I then directed my third paper on a different approach of staged street photography. THe artist I focused on where Jeff Wall and Philip DiCorcia who both work in conceptual narratives with a social messages in their photographs.  Looking at the works of these  two artist through books of these artist work unfolded surreal fabricated situations which arouse subjective states of mind, suggesting fictitious events in a documentary sense.  



By looking at these various artist this allowed me to focus and dismantle my work with ideas and concepts of how my work is created and perceived.  This insightful reflection of others works allowed me to rethink and absorb the comments of my presented portfolio from the Professors during the ten day residency at AIB.   Oliver Wasow’s comment “ break the boundaries of the black frame” along with Jan Avgikos’s comment “a sympathetic traditional stylized format showing the past of a New York”  followed by John Krammer’s comment “you say your work is not political yet it is” these comments struck home but how, and where to go with it? 

In one of my meetings in New York with Chris Boot, Executive Director of APERTURE Foundation, stated while reviewing my work “although I was a strong street photographer, and very gifted printer, The world of contemporary photography has changed the traditional street photographer, in which working with film, darkrooms, and  the Leica camera are really pass’e.   The ideas are based on concept more then technique”. Chris Boot, APERTURE , quote from a meeting in February 2013.

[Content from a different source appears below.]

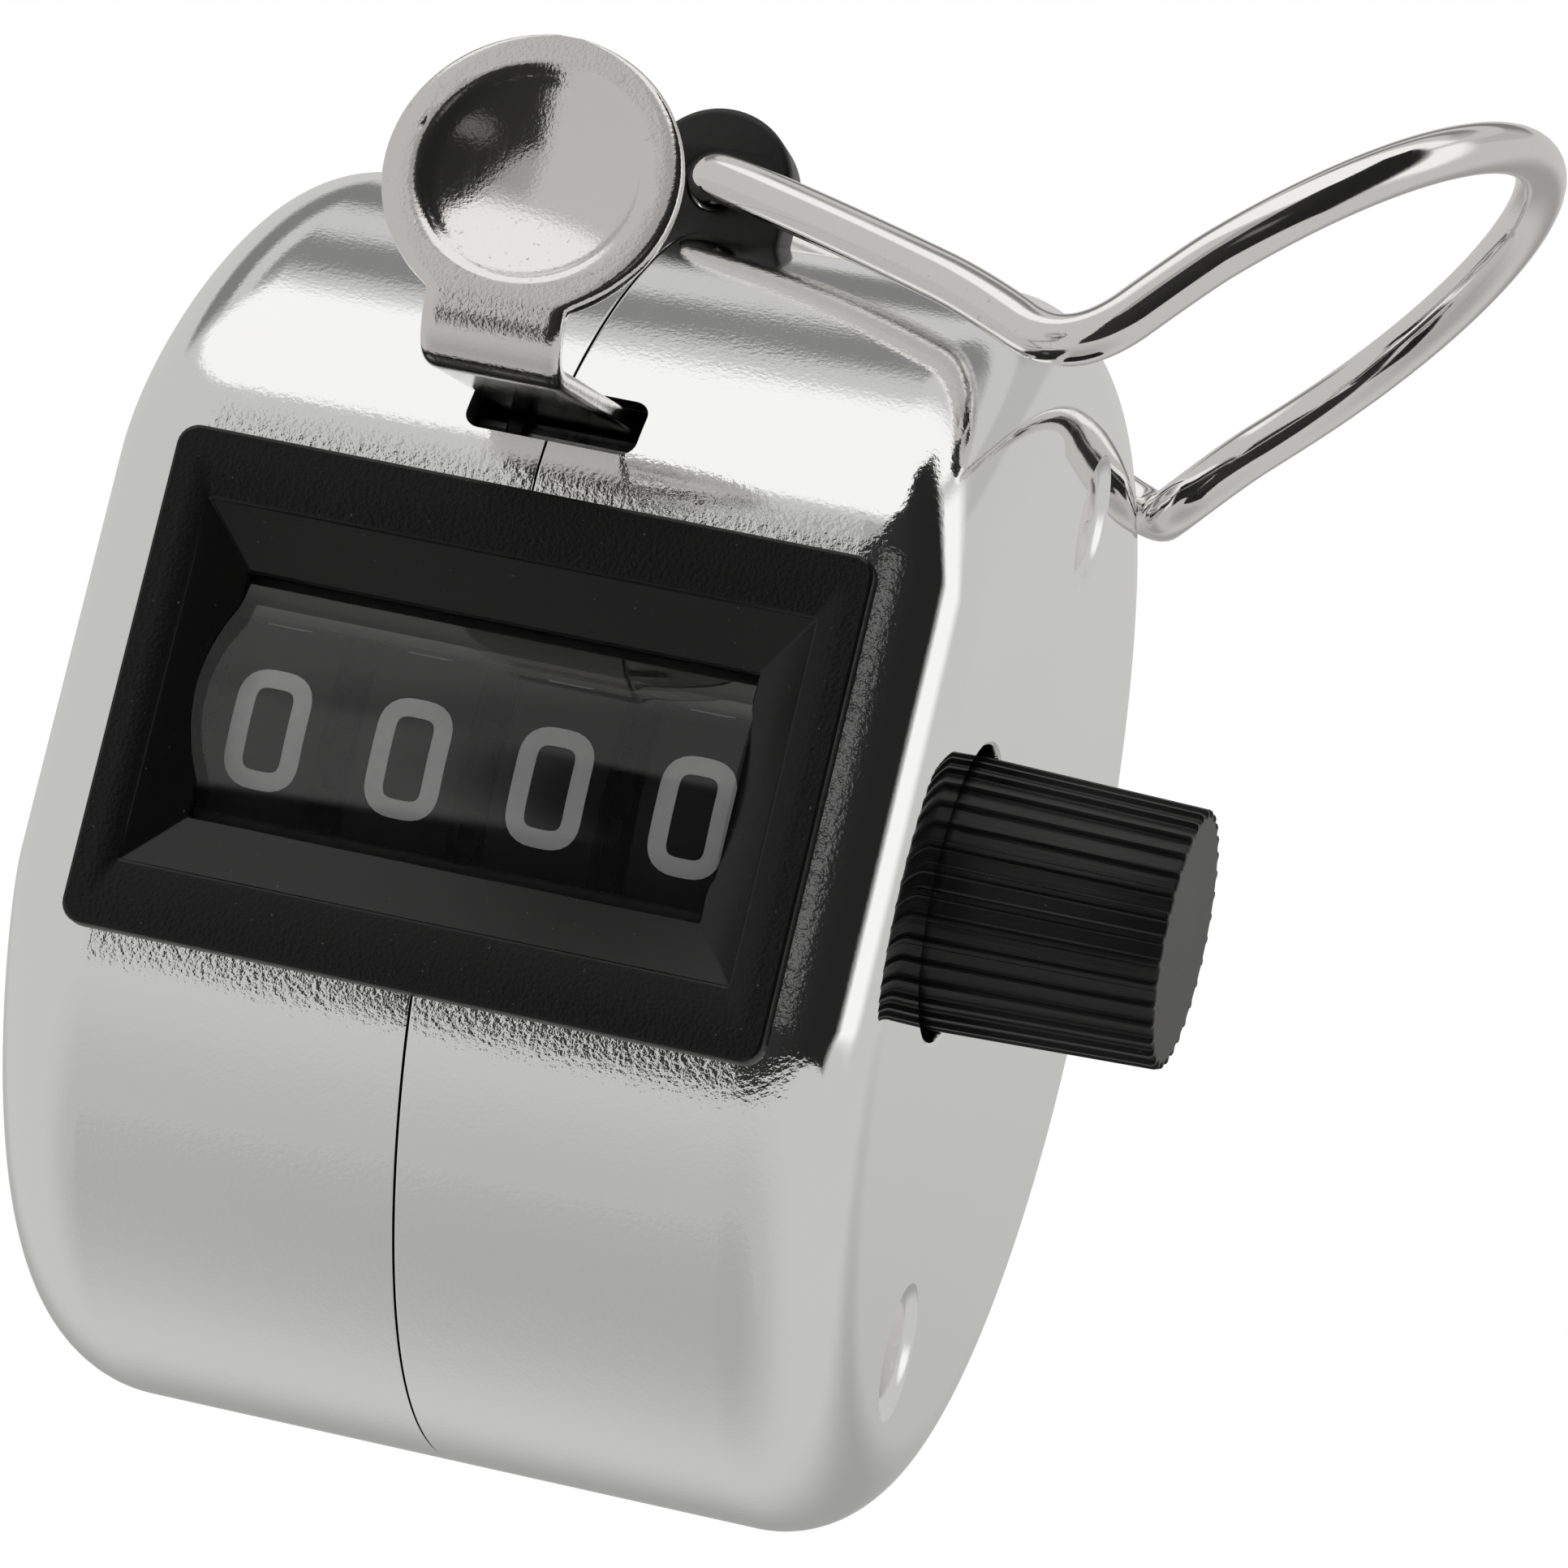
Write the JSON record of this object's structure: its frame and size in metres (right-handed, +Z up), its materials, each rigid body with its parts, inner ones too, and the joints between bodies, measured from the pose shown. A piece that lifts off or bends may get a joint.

  This took some time to absorb Chris’s comment and those of the AIB professors, who’s used words of boundaries, traditional, stylized and the idea of concept more then technique while looking at my work.   While in New York I went to the exhibitions at the Metropolitan Museum of Art and Museum of Modern Art which where both on digital Photoshop altered imagery which opened more doors of thought and questioning.  At the MoMA exhibition The Shaping of New Visions: Photography, Film, Photobook. One of the artist’s that struck me was photographs of Martha Rosler who Oliver Wasow mentioned during one of our talks at AIB.   Her montage photographs are compositions with simple dynamics, which are powerful political commentaries of that time period in history.  Seeing prints at MOMA also of Robert Frank and Garry Winogrand’s work, I got it, the images popped.   This was very different from looking at a book, versus on the wall ,each was an expression of the artist and in a sense was avant garde of that time period in history.  Though I was able to make images that reminded people of these bodies of work, I was not creating something new but following a path that had already been walked. 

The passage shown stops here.